Retirement is a huge lifestyle change. For many of us, work is a big part of our lives and identity. It is important to think through how you will spend your free time and what your aspirations are. I suspect many people postpone retirement because they have not taken the time to think through this important transition in their lives. As such, they continue to work as it is what they are comfortable with and all that they have ever known.
It goes on of course. If you follow this line of reasoning, you would never retire. Too scary.
I have a sense that governments, anxious to keep people paying higher levels of taxes as long as possible, attempt to create a narrative that, in effect, says that it is better for people to work longer, much longer, than the traditional retirement age of 65.
This despite the Statscan data showing very little movement in public sector retirements. The average age has remained at just over 61 for the past five years for public sector employees whereas private sector employees tend to retire on average closer to 64.
For the record, I will be 61.8 years old at retirement.
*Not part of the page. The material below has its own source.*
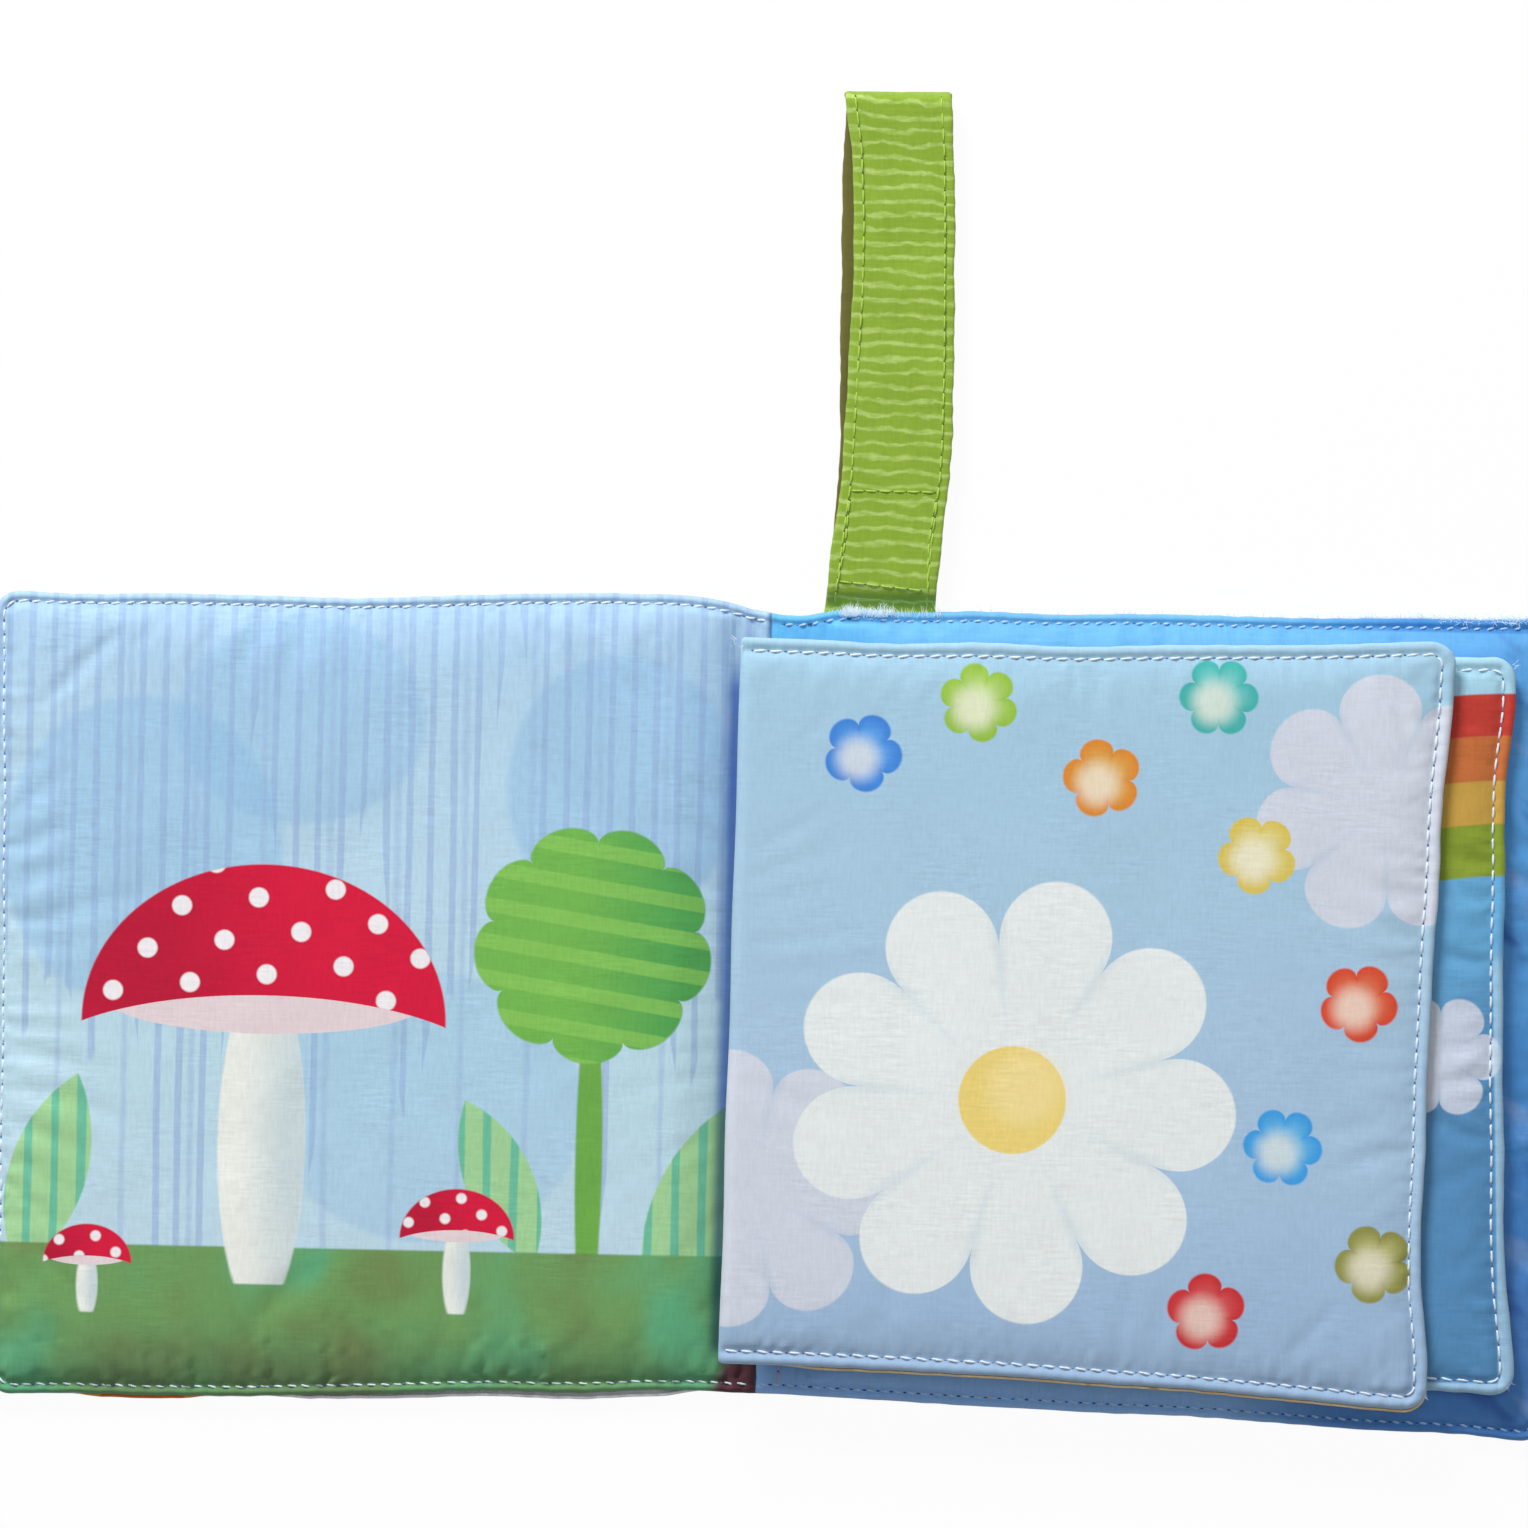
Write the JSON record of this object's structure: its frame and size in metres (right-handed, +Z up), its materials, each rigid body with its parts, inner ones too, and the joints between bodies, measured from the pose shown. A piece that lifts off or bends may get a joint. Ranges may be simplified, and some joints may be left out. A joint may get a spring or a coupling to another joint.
{
  "type": "crinkle cloth book",
  "caption": "Open soft cloth book with padded covers, padded turning leaves, edge stitching and a fold-over carry strap.",
  "frame": {"origin": "underside of the spine, at its middle, on the surface that the open book lies on", "axes": "+X across the open book from the front cover to the back cover, +Y along the spine towards the strap, +Z up, out of the pages"},
  "size_m": [0.2999, 0.2535, 0.014],
  "materials": {
    "pale_print": "smooth printed cotton, pale blue",
    "blue_print": "smooth printed cotton, sky blue",
    "outer_print": "smooth printed cotton, warm orange and lavender",
    "white_plush": "short white plush",
    "leaf_print": "smooth printed cotton, light blue",
    "rainbow_print": "smooth printed cotton with colour bands",
    "sand_print": "smooth printed cotton, sand",
    "wadding": "polyester wadding",
    "crinkle_film": "thin crackling film",
    "pale_thread": "polyester sewing thread",
    "pink_thread": "polyester sewing thread",
    "green_cotton": "green cotton printed with thin pale lines",
    "green_thread": "polyester sewing thread",
    "hook_tape": "hook side of hook-and-loop tape",
    "loop_tape": "loop side of hook-and-loop tape"
  },
  "bodies": {
    "back_cover": {"back_cover_outer": "white_plush", "back_cover_seam_allowance": "blue_print", "back_cover_wadding": "wadding", "back_cover_crinkle_film": "crinkle_film", "back_cover_inner": "blue_print", "back_cover_edge_thread": "pale_thread", "spine_outer": "outer_print", "spine_inner": "pale_print", "spine_front_seam": "pale_thread", "leaf_gutter": "leaf_print", "leaf_gutter_seam": "pink_thread", "strap_root_tab": "green_cotton"},
    "front_cover": {"front_cover_outer": "outer_print", "front_cover_seam_allowance": "pale_print", "front_cover_wadding": "wadding", "front_cover_crinkle_film": "crinkle_film", "front_cover_inner": "pale_print", "front_cover_edge_thread": "pale_thread"},
    "leaf_2": {"leaf_2_back": "blue_print", "leaf_2_wadding": "wadding", "leaf_2_crinkle_film": "crinkle_film", "leaf_2_front": "rainbow_print", "leaf_2_needle_thread": "pale_thread", "leaf_2_bobbin_thread": "pale_thread"},
    "leaf_1": {"leaf_1_back": "sand_print", "leaf_1_wadding": "wadding", "leaf_1_crinkle_film": "crinkle_film", "leaf_1_front": "leaf_print", "leaf_1_needle_thread": "pale_thread", "leaf_1_bobbin_thread": "pale_thread"},
    "strap": {"strap_front_leg": "green_cotton", "strap_hook_patch": "hook_tape", "strap_box_seam": "green_thread", "strap_front_left_thread": "green_thread", "strap_front_right_thread": "green_thread"},
    "strap_tail": {"strap_back_leg": "green_cotton", "strap_loop_patch": "loop_tape", "strap_back_left_thread": "green_thread", "strap_back_right_thread": "green_thread"}
  },
  "joints": [
    {"name": "front_cover_turn", "type": "hinge", "parent": "back_cover", "child": "front_cover", "pos_m": [0, 0, 0.0102], "axis": [0, -1, 0], "range_deg": [-179, 0]},
    {"name": "leaf_2_turn", "type": "hinge", "parent": "back_cover", "child": "leaf_2", "pos_m": [-0.0025, 0, 0.0102], "axis": [0, -1, 0], "range_deg": [0, 179]},
    {"name": "leaf_1_turn", "type": "hinge", "parent": "leaf_2", "child": "leaf_1", "pos_m": [-0.0076, 0, 0.0102], "axis": [0, -1, 0], "range_deg": [0, 179]},
    {"name": "strap_swing", "type": "hinge", "parent": "back_cover", "child": "strap", "pos_m": [0.0206, 0.0762, 0.0035], "axis": [1, 0, 0], "range_deg": [0, 105]},
    {"name": "strap_tail_peel", "type": "hinge", "parent": "strap", "child": "strap_tail", "pos_m": [0.0206, 0.17396, 0.00235], "axis": [1, 0, 0], "range_deg": [0, 179]}
  ]
}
I’m able to retire a bit earlier than the average private sector employee thanks to defined benefit pensions and a decent investment portfolio.
I have thought about the social, emotional, physical and financial aspects of retirement. Being a goal-oriented person, I have certainly put a lot of thought and effort into each one of these areas throughout my life.
I’m looking forward to a wonderful stage of life in retirement with Lorraine.
The starting gate is just around the corner.